A £1m donation from Scottish Euromillions lottery winners Christine and Colin Weir that was earmarked for the pro-independence campaign two years ago and a £918,000 bequest from Scotland’s late former Makar, Edwin Morgan, have yet to be handed over by the SNP despite repeated demands for them to do so.
Leading figures in Yes Scotland, including campaign chairman and former Labour MP Dennis Canavan and Greens leader Patrick Harvie said they were unaware what had happened to the cash.
Last night Colin Fox, the leader of the Scottish Socialist Party, said he would raise the issue at a meeting of Yes Scotland’s ruling advisory board tomorrow.
Fox, a former MSP, said he was concerned the SNP was using the cash for its own campaigning rather than handing it to Yes Scotland, which includes the Scottish Greens and SSP as well as non-party figures such as former BBC executive Blair Jenkins.
The SNP funded Yes Scotland’s start-up and staffing costs of £342,797, including the campaign’s high-profile and glitzy launch in 2012.

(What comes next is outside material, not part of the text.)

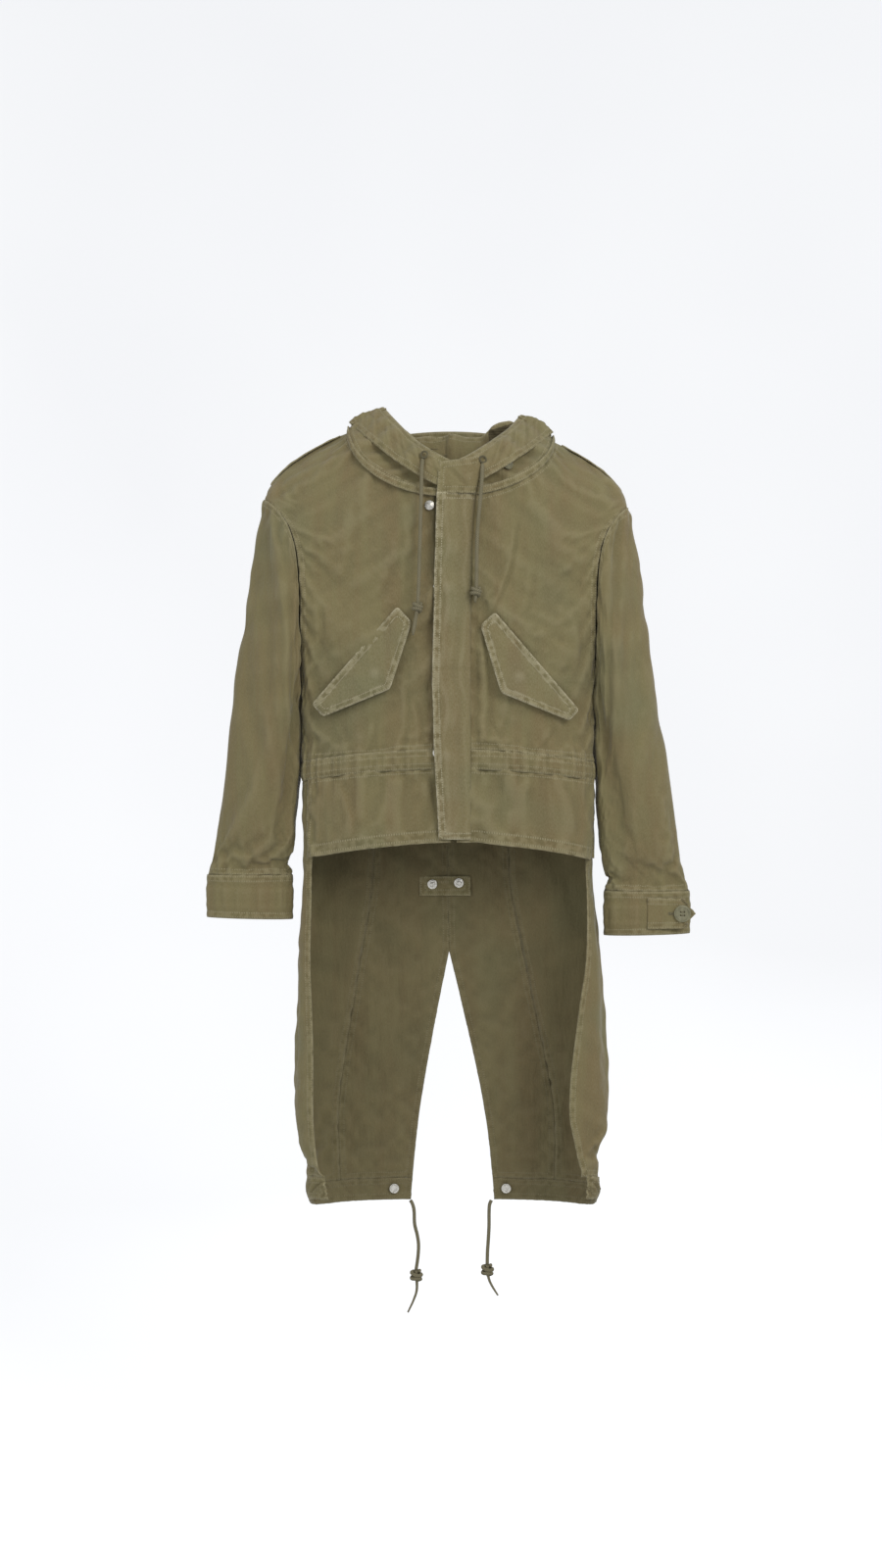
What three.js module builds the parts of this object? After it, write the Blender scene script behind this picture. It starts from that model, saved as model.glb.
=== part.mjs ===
// Hooded cotton over-jacket with a cropped front and a long split tail, as it hangs from its shoulders.
// Millimetres, +Z up, the front faces -Y, +X is the wearer's left. The origin is the middle of the neck
// opening at the height where the shoulder seams bear on a hanger. The wearer's left hangs a little lower.
import * as THREE from 'three';
import { mergeVertices } from 'three/addons/utils/BufferGeometryUtils.js';

// ---- driving dimensions -------------------------------------------------------------------------------
const wall = 3;                 // two layers of cotton and their seam allowance
const seamGap = 0.4;            // gap kept between pieces that are sewn edge to edge
const layGap = 1.4;             // gap kept under a piece that lies on a curved one
const frontDepth = 70;          // front cloth, ahead of the shoulder seams
const backDepth = 74;           // back cloth, behind the shoulder seams
const boxiness = 3;             // 2 is an ellipse in plan, higher is squarer
const shoulderRound = 150;      // height over which the shoulder rolls over
const armholeSpread = 0.5;       // how much squarer the body gets for each mm above the underarm
const zipX = 8;                 // centre line of the front opening
const openingWidth = 8;         // between the two front edges, over the zip
const waistZ = -442;            // top of the waist casing at the centre
const waistSag = 16;            // the waist is this much lower at the sides
const casingHeight = 28;
const hemZ = -571;              // front hem at the centre
const hemSag = 25;
const splitZ = -734;            // top of the split in the tail
const legTopZ = -745;           // line about which the two tail legs swing
const tailCasingZ = -1070;
const tailZ = -1102;
const neckFrontZ = -90;
const neckBackZ = -8;
const bandHeight = 7;
const sleeveGap = 2;
const cuffHeight = 62;
const cuffHalfWidth = 60;
const cuffHalfDepth = 22;
const studRadius = 7;
const buttonRadius = 12;
const cordRadius = 2;

// the body below the arms: half its width, how much it widens at the hips and draws in at the tail's hem
const waistHalfWidth = 207;
const hipFlare = 14;
const tailTuck = 17;
const tailLean = 7;             // the tail hangs this much to the wearer's left
const edgeGap = 0.15;           // degrees, about half a millimetre of seam gap
const seamDegrees = 57;         // how far round from the front centre the side seams are
const ridgeRise = 30;           // the shoulder seam rises by this much towards the neck
const casingStand = 1;          // the drawn-up casings stand this far out

// the front opening: the storm flap, and the zip with its tapes under it
const flapLeft = -17;
const flapRight = 32;
const flapTop = -52;
const flapStand = 3.6;
const tapeWidth = 14;
const tapeTop = -96;
const sliderTop = -104;
const frontStud = [-26, -104];  // in x and z

// pocket flaps, corners in x and z: the sewn edge first, from the top inner corner to the bottom outer one
const flapCorners = {
  right: [[-70.6, -244], [-190, -378.6], [-174.4, -396.7], [-80.2, -358.7], [-50.4, -266.6]],
  left: [[64.7, -251.7], [182.7, -386.9], [168.6, -402.2], [72.8, -364.1], [44.4, -270.7]],
};
const flapTilt = 0.125;         // a flap turns back towards the side by this much
const flapAhead = 14;           // a flap's inner face at the centre, ahead of the front cloth
const pocketBag = { top: -262, bottom: -425, topInner: 84, bottomInner: 62, outer: 160, inside: 6 };

// cuff tabs and shoulder straps
const tabHeight = 44;
const tabNose = 12;
const halfStrap = 19;
const strapArch = 3.5;
const strapStand = 2;

// the hood: its sides, its hanging crown and the webbing strap behind the wearer's left face edge
const neckLift = 3.4;
const sideShare = 0.93;
const sideInset = 2 * wall - 2.5;  // its sides start this far inside the neck band
const sideLift = 1;
const sideStart = { turn: 0.3, brim: 0.16 };  // its side panels start this far from the front centre
const bagMiddleX = 4;
const bagTop = 20;
const bagLength = 280;
const bagHalfWidth = 112;
const bagDepth = 26;            // half of the room that the hanging crown keeps open
const hoodStrap = { fromX: 62, toX: 92, fromZ: -2, toZ: 30, y: 36 - 2 * wall, thick: 2 };

// the tab and studs inside the tail, and the sockets on its hem, in x and z
const tab = { fromX: -41.5, toX: 33.5, topZ: -625.6, bottomZ: -654.4, thick: 2.4 };
const tabStuds = { right: [-22.8, -637.5], left: [16.2, -635.5] };
const socketRise = 17;
const socketSpots = { right: [-79, tailZ + socketRise], left: [86, tailZ + socketRise] };

// cords from the exit down to the free end, or to the knot, in x, y and z: the hood's from the face of the
// front cloth, the tail's from the back cloth at its hem
const cords = {
  hood_cord_right: [[-34, 6, -36.5], [-34.8, 1, -38.5], [-35.6, -4.5, -44], [-36.4, -9.5, -56],
    [-36.9, -11.8, -74], [-37.4, -12.5, -98], [-38.3, -12.5, -130], [-39.3, -12.5, -165],
    [-40.2, -12.5, -200], [-41.5, -12.5, -232], [-43, -12.5, -250], [-46, -12.5, -268], [-49, -12.5, -285]],
  hood_cord_left: [[47.5, 5, -43.5], [47.6, 0, -45.5], [47.4, -5.5, -51], [46.8, -10, -62], [45.6, -12, -80],
    [43.5, -12.5, -104], [41, -12.5, -132], [39.5, -12.5, -160], [39.2, -12.5, -188], [39, -12.5, -210],
    [38.2, -12.5, -226], [37, -12.5, -240]],
  tail_cord_right: [[-55, -4, -1], [-52, -4, -6], [-49.6, -5, -16], [-48.8, -6, -35], [-45, -6, -51],
    [-43, -6, -66], [-44, -6, -84], [-46.6, -6, -102]],
  tail_cord_left: [[64, -4, -1], [61.5, -4, -7], [60.7, -5, -18], [60.6, -6, -38], [59.6, -6, -58],
    [58.4, -6, -76], [58, -6, -94]],
};
const knots = {
  right: { top: [-46.7, -6, -102.6], end: [-58.7, -6, -165] },
  left: { top: [58, -6, -94.6], end: [73.7, -6, -140] },
};
const hangFrom = { hood: [0, -frontDepth, 0], tail: [0, backDepth, tailZ] };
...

But an SNP spokeswoman said Yes Scotland had been “self-financing since”, adding “that will continue to be the case” with no plans to transfer the sum of almost £2m from the Weirs and the late Makar.
The row comes amid concerns the SNP is bypassing Yes Scotland and increasingly running its own campaign, which includes a plan to hand out five editions of a party newspaper to 2.5 million households in the run-up to the referendum.

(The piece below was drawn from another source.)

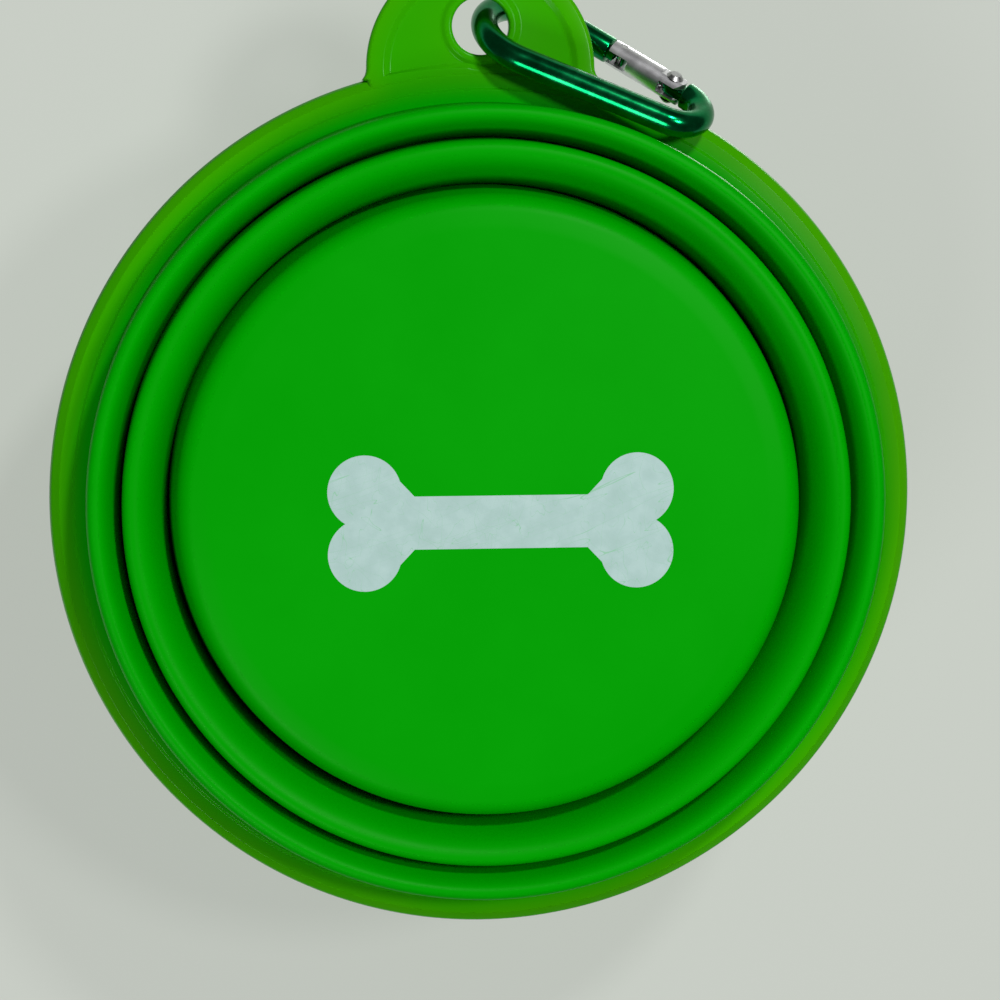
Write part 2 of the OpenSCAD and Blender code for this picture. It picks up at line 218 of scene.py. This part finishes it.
def make_scratches():
    """A mask of fine straight scratches in several directions."""
    drawn_out = (0.06, 1.0, 1.0)
    tree, inp, out = new_group(
        "fine_scratches",
        [("Coordinates", "Vector", (0, 0, 0)), ("Scratch Scale", "Float", 300.0), ("Width", "Float", 0.02)],
        [("Mask", "Float")],
    )
    total = None
    for turn in (0.35, 1.45, 2.5):
        turned_to = add_node(
            tree, "VectorRotate", {"Vector": inp.outputs["Coordinates"], "Angle": turn, "Axis": (0.2, 0.1, 1.0)},
            rotation_type="AXIS_ANGLE",
        )
        stretched = add_node(
            tree, "VectorMath", {0: turned_to.outputs["Vector"], 1: drawn_out}, operation="MULTIPLY",
        )
        noise = add_node(
            tree, "TexNoise",
            {"Vector": stretched.outputs["Vector"], "Scale": inp.outputs["Scratch Scale"], "Detail": 1.0},
        )
        centred = add_node(tree, "Math", {0: noise.outputs["Fac"], 1: 0.5}, operation="SUBTRACT")
        size = add_node(tree, "Math", {0: centred.outputs["Value"]}, operation="ABSOLUTE")
        line = add_node(tree, "Math", {0: size.outputs["Value"], 1: inp.outputs["Width"]}, operation="LESS_THAN")
        total = line.outputs["Value"] if total is None else add_node(
            tree, "Math", {0: total, 1: line.outputs["Value"]}, operation="MAXIMUM",
        ).outputs["Value"]
    tree.links.new(total, out.inputs["Mask"])
    return tree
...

Scotland on Sunday previously revealed the SNP had been criticised for using the Yes logo on the front page of first edition of the party newspaper without mentioning it was an SNP-only publication until one of the last pages.
Now Fox has called on the SNP to release the cash from the Weirs and Morgan to boost Yes Scotland’s campaign coffers. Fox said: “I have a few questions about this and there will be discussions about it. If it’s not raised by anyone else then certainly yes I’ll bring it up at the board meeting. I don’t know when we are due to met the £1m from Edwin Morgan’s bequest and the donations from the Weirs.
“There has been a concern that using a Yes Scotland logo on the front of newspaper with no mention until much later that it is the SNP’s can rub people up the wrong way.”
Yes Scotland revealed it had raised £1.7m in April last year, while the unionist campaign Better Together said it had £2.7m in its coffers at the end of 2013.
However, Yes Scotland is yet to publish details of its latest financial backers, with a campaign spokesman saying the group “will be making an announcement in due course”.
Last night a spokesman Yes Scotland spokesman refused to discuss the cash from the lottery winners and late Makar.
An SNP spokeswoman said: “As was publicised a year ago, the SNP met the start-up costs of Yes Scotland, and it has been self-financing since September 2012, which was always the intention. The position remains the same – Yes Scotland has been self financing since September 2012, and that will continue to be the case.”